Train by day, Joe Rogan podcast by night, all day. (rock music plays) What's up?
What's up, man?
Good to see ya.
Good to see you.
Uh, so I guess we just get right into it. The last case that we talked about, we had, uh, a, a very unfortunate incident happen after the podcast, uh, about a month later.
Yeah.
Uh, the gentleman beheaded somebody.
Allegedly, yes. Uh...
(laughs) Allegedly.
Yeah.
There's a lot of allegedlys, but-
Yeah.
... there were so many crazy things to that case. The craziest thing was him, uh, trying to fool the security cameras with a wig. Like, I guess he didn't know how high resolution cameras had gotten over the 25 years that he was in jail.
Uh, I mean, apparently there's a lot he didn't know.
Yeah.
Uh, uh, the only reason I say allegedly is because, um, I'd be a bit of a hypocrite if I started calling him guilty, um-
Yes.
... before he has a trial. But-
Of course.
... based on the surveillance, um-
It doesn't look good.
... what do they say in Texas? It ain't too shiny.

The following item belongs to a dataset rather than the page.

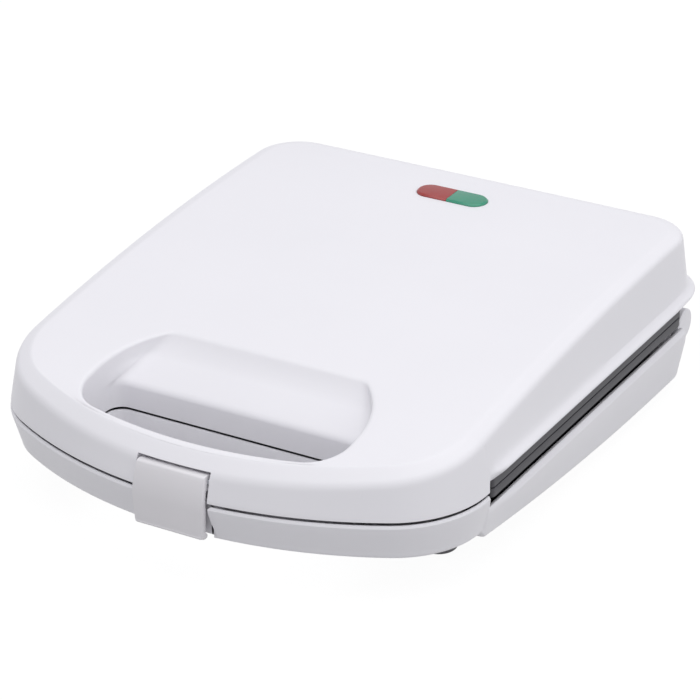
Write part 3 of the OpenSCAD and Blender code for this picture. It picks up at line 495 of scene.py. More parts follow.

(laughs) It's so crazy, because, uh, you know, we went out with him that evening. We brought him to the comedy club. He was hanging out with us in the green room, and then the news broke, and then, uh, the comics were all like, "Hey, man, what the fuck?" (laughs)
(laughs)
"What the fuck are you doing bringing that guy around?" I'm like, "Well, we didn't know."
I, I, I mean, he-
Who could've known he was gonna do that other than him?
Uh, I, man, uh, I'm as, I'm as, uh, I'm as shocked over it now as, as I was in the moment. I mean, yeah, I don't, uh, you know, there are no words. I, I went through, um, it's really not funny. I mean, I'm only laughing out of sort of nervousness, I guess.
Of course.
And, uh, I mean, yeah, I was in, I was in St. Louis, of all places, which is only memorable because that's where I was when someone called me and said, "Have you looked at the news?" (clears throat) And I said, "I was in court, and I was on a break." And, um, you know, I called him a miracle on this show.
(laughs)
And-
Yeah.
... and the, the media shoved that straight up my ass. I mean...
Of course, but that's what they're gonna do. Well, he was the only guy that you had ever brought in that was actually guilty-
Yeah.
... that you felt was in jail for too long. You know, he, he got a 50-year sentence, correct?